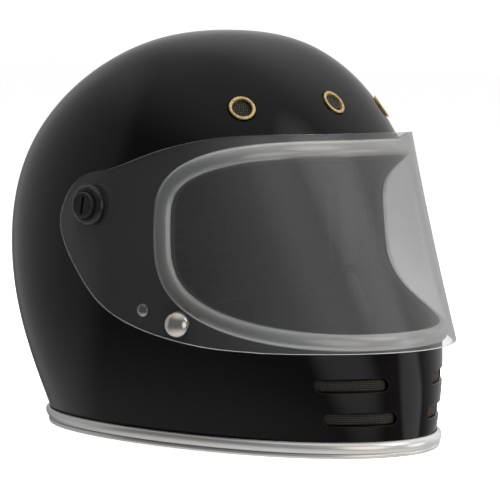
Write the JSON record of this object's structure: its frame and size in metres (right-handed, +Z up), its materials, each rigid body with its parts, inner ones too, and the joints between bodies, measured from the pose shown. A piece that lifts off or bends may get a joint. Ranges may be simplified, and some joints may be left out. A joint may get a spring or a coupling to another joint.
{
  "type": "full-face motorcycle helmet",
  "caption": "Round full-face motorcycle helmet with a clear flip-up visor, brow and chin vents, a padded lining and a fastened chin strap that swings on its rivets.",
  "frame": {"origin": "on the surface the helmet stands on, under the middle of its overall length and width", "axes": "+Z up, the face looks along -Y, the wearer's left is +X"},
  "size_m": [0.2762, 0.3322, 0.271],
  "materials": {
    "shell_lacquer": "gloss black lacquer over laminate",
    "silver_bead": "satin silver metallised bead",
    "brass": "aged brass",
    "mesh": "blackened wire mesh",
    "clear_visor": "clear hard-coated polycarbonate",
    "polished_steel_knobs": "polished",
    "base_plastic": "fine satin black",
    "bush_nylon": "black nylon",
    "pivot_gloss": "gloss black",
    "zinc_nut": "zinc plated",
    "eps_foam": "black expanded polystyrene",
    "crown_lining": "quilted knitted lining",
    "pad_lining": "padded lining",
    "stainless_hardware": "polished stainless",
    "webbing": "woven nylon webbing",
    "stainless_rings": "polished stainless",
    "keeper_rubber": "moulded rubber"
  },
  "bodies": {
    "helmet": {"outer_shell": "shell_lacquer", "eyeport_trim": "silver_bead", "rim_trim": "silver_bead", "brow_vent_grommet_left": "brass", "brow_vent_mesh_left": "mesh", "brow_vent_grommet_centre": "brass", "brow_vent_mesh_centre": "mesh", "brow_vent_grommet_right": "brass", "brow_vent_mesh_right": "mesh", "rear_vent_grommet": "brass", "rear_vent_mesh": "mesh", "chin_vent_mesh_upper_left": "mesh", "chin_vent_mesh_upper_right": "mesh", "chin_vent_mesh_lower_left": "mesh", "chin_vent_mesh_lower_right": "mesh", "pivot_base_left": "base_plastic", "pivot_base_right": "base_plastic", "pivot_cap_left": "pivot_gloss", "pivot_cap_right": "pivot_gloss", "pivot_screw_left": "pivot_gloss", "pivot_screw_right": "pivot_gloss", "pivot_nut_left": "zinc_nut", "pivot_nut_right": "zinc_nut", "impact_liner": "eps_foam", "crown_pad": "crown_lining", "cheek_pad_left": "pad_lining", "cheek_pad_right": "pad_lining", "chin_liner": "eps_foam", "neck_roll": "pad_lining", "strap_rivet_left": "stainless_hardware", "strap_rivet_right": "stainless_hardware", "rivet_spacer_left": "bush_nylon", "rivet_spacer_right": "bush_nylon"},
    "visor": {"visor_shield": "clear_visor", "visor_knob_left": "polished_steel_knobs", "visor_knob_screw_left": "polished_steel_knobs", "visor_knob_right": "polished_steel_knobs", "visor_knob_screw_right": "polished_steel_knobs", "visor_bush_left": "bush_nylon", "visor_bush_right": "bush_nylon"},
    "chin_strap": {"strap_hanger_left": "stainless_hardware", "strap_hanger_right": "stainless_hardware", "short_strap": "webbing", "long_strap": "webbing", "d_ring_inner": "stainless_rings", "d_ring_outer": "stainless_rings", "strap_snap_cap": "stainless_rings", "strap_snap_rivet": "stainless_rings", "strap_keeper": "keeper_rubber"}
  },
  "joints": [
    {"name": "visor_hinge", "type": "hinge", "parent": "helmet", "child": "visor", "pos_m": [0, 0.0111, 0.156], "axis": [-1, 0, 0], "range_deg": [0, 55]},
    {"name": "chin_strap_swing", "type": "hinge", "parent": "helmet", "child": "chin_strap", "pos_m": [0, -0.0285, 0.0904], "axis": [-1, 0, 0], "range_deg": [-15, 20]}
  ]
}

##############################

**Request:**
Return the material in full, exactly as shown.

**Output of the task:**
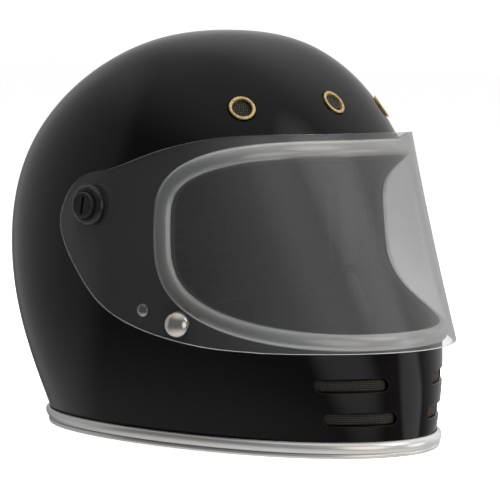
Write the JSON record of this object's structure: its frame and size in metres (right-handed, +Z up), its materials, each rigid body with its parts, inner ones too, and the joints between bodies, measured from the pose shown. A piece that lifts off or bends may get a joint. Ranges may be simplified, and some joints may be left out. A joint may get a spring or a coupling to another joint.
{
  "type": "full-face motorcycle helmet",
  "caption": "Round full-face motorcycle helmet with a clear flip-up visor, brow and chin vents, a padded lining and a fastened chin strap that swings on its rivets.",
  "frame": {"origin": "on the surface the helmet stands on, under the middle of its overall length and width", "axes": "+Z up, the face looks along -Y, the wearer's left is +X"},
  "size_m": [0.2762, 0.3322, 0.271],
  "materials": {
    "shell_lacquer": "gloss black lacquer over laminate",
    "silver_bead": "satin silver metallised bead",
    "brass": "aged brass",
    "mesh": "blackened wire mesh",
    "clear_visor": "clear hard-coated polycarbonate",
    "polished_steel_knobs": "polished",
    "base_plastic": "fine satin black",
    "bush_nylon": "black nylon",
    "pivot_gloss": "gloss black",
    "zinc_nut": "zinc plated",
    "eps_foam": "black expanded polystyrene",
    "crown_lining": "quilted knitted lining",
    "pad_lining": "padded lining",
    "stainless_hardware": "polished stainless",
    "webbing": "woven nylon webbing",
    "stainless_rings": "polished stainless",
    "keeper_rubber": "moulded rubber"
  },
  "bodies": {
    "helmet": {"outer_shell": "shell_lacquer", "eyeport_trim": "silver_bead", "rim_trim": "silver_bead", "brow_vent_grommet_left": "brass", "brow_vent_mesh_left": "mesh", "brow_vent_grommet_centre": "brass", "brow_vent_mesh_centre": "mesh", "brow_vent_grommet_right": "brass", "brow_vent_mesh_right": "mesh", "rear_vent_grommet": "brass", "rear_vent_mesh": "mesh", "chin_vent_mesh_upper_left": "mesh", "chin_vent_mesh_upper_right": "mesh", "chin_vent_mesh_lower_left": "mesh", "chin_vent_mesh_lower_right": "mesh", "pivot_base_left": "base_plastic", "pivot_base_right": "base_plastic", "pivot_cap_left": "pivot_gloss", "pivot_cap_right": "pivot_gloss", "pivot_screw_left": "pivot_gloss", "pivot_screw_right": "pivot_gloss", "pivot_nut_left": "zinc_nut", "pivot_nut_right": "zinc_nut", "impact_liner": "eps_foam", "crown_pad": "crown_lining", "cheek_pad_left": "pad_lining", "cheek_pad_right": "pad_lining", "chin_liner": "eps_foam", "neck_roll": "pad_lining", "strap_rivet_left": "stainless_hardware", "strap_rivet_right": "stainless_hardware", "rivet_spacer_left": "bush_nylon", "rivet_spacer_right": "bush_nylon"},
    "visor": {"visor_shield": "clear_visor", "visor_knob_left": "polished_steel_knobs", "visor_knob_screw_left": "polished_steel_knobs", "visor_knob_right": "polished_steel_knobs", "visor_knob_screw_right": "polished_steel_knobs", "visor_bush_left": "bush_nylon", "visor_bush_right": "bush_nylon"},
    "chin_strap": {"strap_hanger_left": "stainless_hardware", "strap_hanger_right": "stainless_hardware", "short_strap": "webbing", "long_strap": "webbing", "d_ring_inner": "stainless_rings", "d_ring_outer": "stainless_rings", "strap_snap_cap": "stainless_rings", "strap_snap_rivet": "stainless_rings", "strap_keeper": "keeper_rubber"}
  },
  "joints": [
    {"name": "visor_hinge", "type": "hinge", "parent": "helmet", "child": "visor", "pos_m": [0, 0.0111, 0.156], "axis": [-1, 0, 0], "range_deg": [0, 55]},
    {"name": "chin_strap_swing", "type": "hinge", "parent": "helmet", "child": "chin_strap", "pos_m": [0, -0.0285, 0.0904], "axis": [-1, 0, 0], "range_deg": [-15, 20]}
  ]
}